Here's how much your gift could grow over time
Though I've been talking about the benefits of investing in the S&P 500, you can't just buy a piece of the index. Instead, you can invest in an exchange-traded fund (ETF) that tracks it and offers very similar returns. A popular option is the SPDR S&P 500 ETF (SPY 1.06%). This low-cost fund has an expense ratio of just 0.0945%, so for every $1,000 you have invested in the ETF, you lose less than $1 per year to management fees. When investing over the long term, high expense ratios can add up to hundreds and thousands of dollars.
Over the past decade, the SPDR S&P 500 ETF has grown more than 180%. Including dividends, its total return climbs above 230%.
Data by YCharts.
That works out to a compound annual growth rate (CAGR) of 12.7% over the past 10 years, which is higher than the S&P 500's historical average.

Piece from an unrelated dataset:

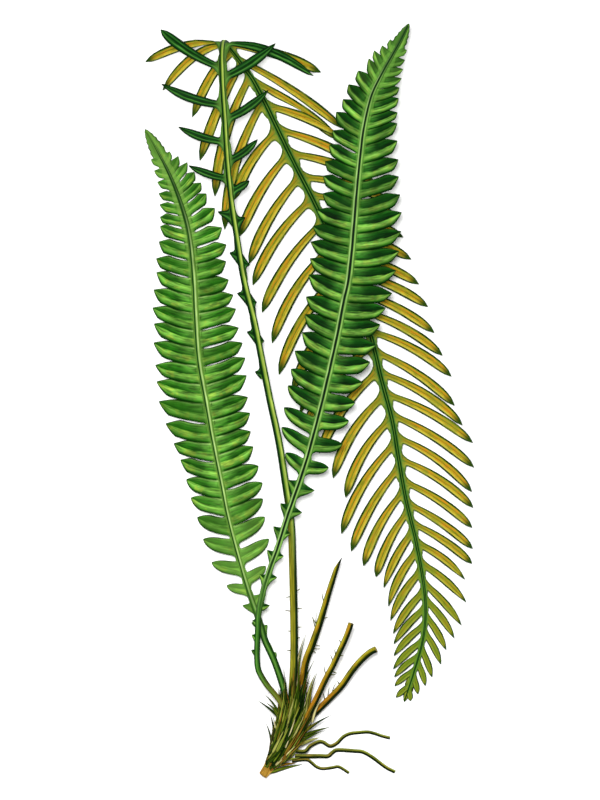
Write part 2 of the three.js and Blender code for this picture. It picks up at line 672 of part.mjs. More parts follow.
function scales() {
  const draw = draws(SCALES.seed);
  const blades = [];
  for (let k = 0; k < SCALES.count; k++) {
    const along = coreAxis.length * (SCALES.from + (SCALES.span * k) / SCALES.count);
    const across = Math.cos(GOLDEN * k);
    const above = Math.sin(GOLDEN * k);
    if (above < SCALES.bare) continue;
    const forward = coreAxis.forward(along);
    const right = forward.clone().cross(UP).normalize();
    const up = right.clone().cross(forward).normalize();
    const out = right.multiplyScalar(across).addScaledVector(up, above).normalize();
    const side = forward.clone().cross(out).normalize();
    const length = draw(...SCALES.length);
    const flare = draw(...SCALES.flare);
    const sway = draw(-SCALES.sway, SCALES.sway);
    const wide = keyed(coreWidth, along) * Math.abs(across);
    const high = keyed(coreHeight, along) * Math.abs(above);
    const depth = Math.min(wide + high, SCALES.deepest) - SCALES.sink;
    const root = coreAxis.point(along).addScaledVector(out, depth);
    const middle = (t) => {
      const p = root.clone()
        .addScaledVector(forward, length * t)
        .addScaledVector(out, length * (flare * t + SCALES.curl * t * t))
        .addScaledVector(side, length * sway * t * t);
      p.z = Math.max(p.z, SCALES.clear);
      return p;
    };
    const rings = SCALES.outline.map(([t, share]) => [
      middle(t).addScaledVector(side, SCALES.width * share),
      middle(t).addScaledVector(out, SCALES.thickness),
      middle(t).addScaledVector(side, -SCALES.width * share),
    ]);
    blades.push(loft([...rings, [middle(1)]]));
  }
  return blades;
}

const BELOW = 100; // half the size of the block that stands for the ground

// The rootstock, cut flat where it rests, with an open socket round every stem that stands in it.
function rootstock() {
  const corners = [[-1, -1], [1, -1], [1, 1], [-1, 1]];
  const square = (z) => corners.map(([x, y]) => vec(x * BELOW, y * BELOW, z));
  const below = loft([square(-BELOW), square(0)]);
  const held = [leftFrond, rightFrond, fertileFrond, ...Object.values(stubs), ...Object.values(roots)];
  const sockets = held.map((thing) => stem(thing, GAP));
  const whole = fuse([rootstockCore(), ...scales()]);
  const open = [below, ...sockets].reduce((rest, cutter) => rest.subtract(cutter), whole);
  return fuse([open]);
}

const FINISH = {
  scales: { colour: 0x8a7a2c, roughness: 0.85 },
  lightGreen: { colour: 0x5f8f2e, roughness: 0.6 },
  darkGreen: { colour: 0x2f6a1f, roughness: 0.6 },
  greenAndSpores: { colour: 0x8a7a1c, roughness: 0.6 },
  oldStipe: { colour: 0x8a6a24, roughness: 0.75 },
  root: { colour: 0x6b4a22, roughness: 0.85 },
};

const group = new THREE.Group();
group.name = 'deer_fern';
group.add(meshOf(rootstock(), 'rootstock', FINISH.scales));
group.add(meshOf(frondSolid(leftFrond), 'sterile_frond_left', FINISH.lightGreen));
group.add(meshOf(frondSolid(rightFrond), 'sterile_frond_right', FINISH.darkGreen));
group.add(meshOf(frondSolid(fertileFrond), 'fertile_frond', FINISH.greenAndSpores));
for (const [name, stub] of Object.entries(stubs)) group.add(meshOf(stem(stub), name, FINISH.oldStipe));
for (const [name, root] of Object.entries(roots)) group.add(meshOf(stem(root), name, FINISH.root));

export default group;
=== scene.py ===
# %% [markdown]
# # Deer fern, lifted with its rootstock and laid on a table
#
# The plant is a scaly rootstock that holds two leafy sterile fronds, one fertile frond that has bent
# over backwards, the stubs of three old fronds, and three wiry roots. It lies on a pale table and is
# looked at from straight above.
#
# The imported CAD part gives the true size and place of every piece. It could be shown as it is, but
# its leaflets are flat facets, made for weighing and for collisions. So each of its solids is replaced
# by a finer piece that follows the same measurements, and the solids stay hidden as the frame.

# %% Load the imported part and keep its box
import math
import random

import bmesh
import bpy
from mathutils import Matrix, Vector
from mathutils.geometry import interpolate_bezier


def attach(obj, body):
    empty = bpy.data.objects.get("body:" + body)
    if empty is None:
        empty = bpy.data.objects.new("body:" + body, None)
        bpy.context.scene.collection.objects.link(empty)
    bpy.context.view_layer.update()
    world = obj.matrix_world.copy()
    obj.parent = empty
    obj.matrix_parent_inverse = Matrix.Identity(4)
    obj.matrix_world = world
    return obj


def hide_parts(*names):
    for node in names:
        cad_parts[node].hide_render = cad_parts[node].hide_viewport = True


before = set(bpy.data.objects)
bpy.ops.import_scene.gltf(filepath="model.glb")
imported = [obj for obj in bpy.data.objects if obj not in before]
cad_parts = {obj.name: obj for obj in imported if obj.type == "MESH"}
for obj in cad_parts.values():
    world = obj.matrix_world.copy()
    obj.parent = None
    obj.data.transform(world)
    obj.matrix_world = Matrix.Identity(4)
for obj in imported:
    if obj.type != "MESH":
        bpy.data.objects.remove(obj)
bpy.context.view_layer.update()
print("nodes:", sorted(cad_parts))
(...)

But taking a slightly more conservative approach and assuming the index and ETF will deliver a 10% annual return long term, here's how different sized gifts -- all invested in the SPDR S&P 500 ETF -- could grow for a new grad:
Gift Amount | 20 Years | 30 Years | 40 Years | 50 Years |
---|---|---|---|---|
$100 | $673 | $1,745 | $4,526 | $11,739 |
$200 | $1,345 | $3,490 | $9,052 | $23,478 |
$500 | $3,364 | $8,725 | $22,630 | $58,695 |
$1,000 | $6,727 | $17,449 | $45,259 | $117,391 |
$2,000 | $13,455 | $34,899 | $90,519 | $234,782 |
$3,000 | $20,182 | $52,348 | $135,778 | $352,173 |
Table and calculations by author.
Your gift could become a five or even six-figure sum if its recipient is patient enough to let compounding do its magic. Though inflation will diminish the purchasing power of the estimates above, this is still a great example of how a simple investment in the stock market can become a major windfall for young grads, even if retirement planning is the last thing on their minds.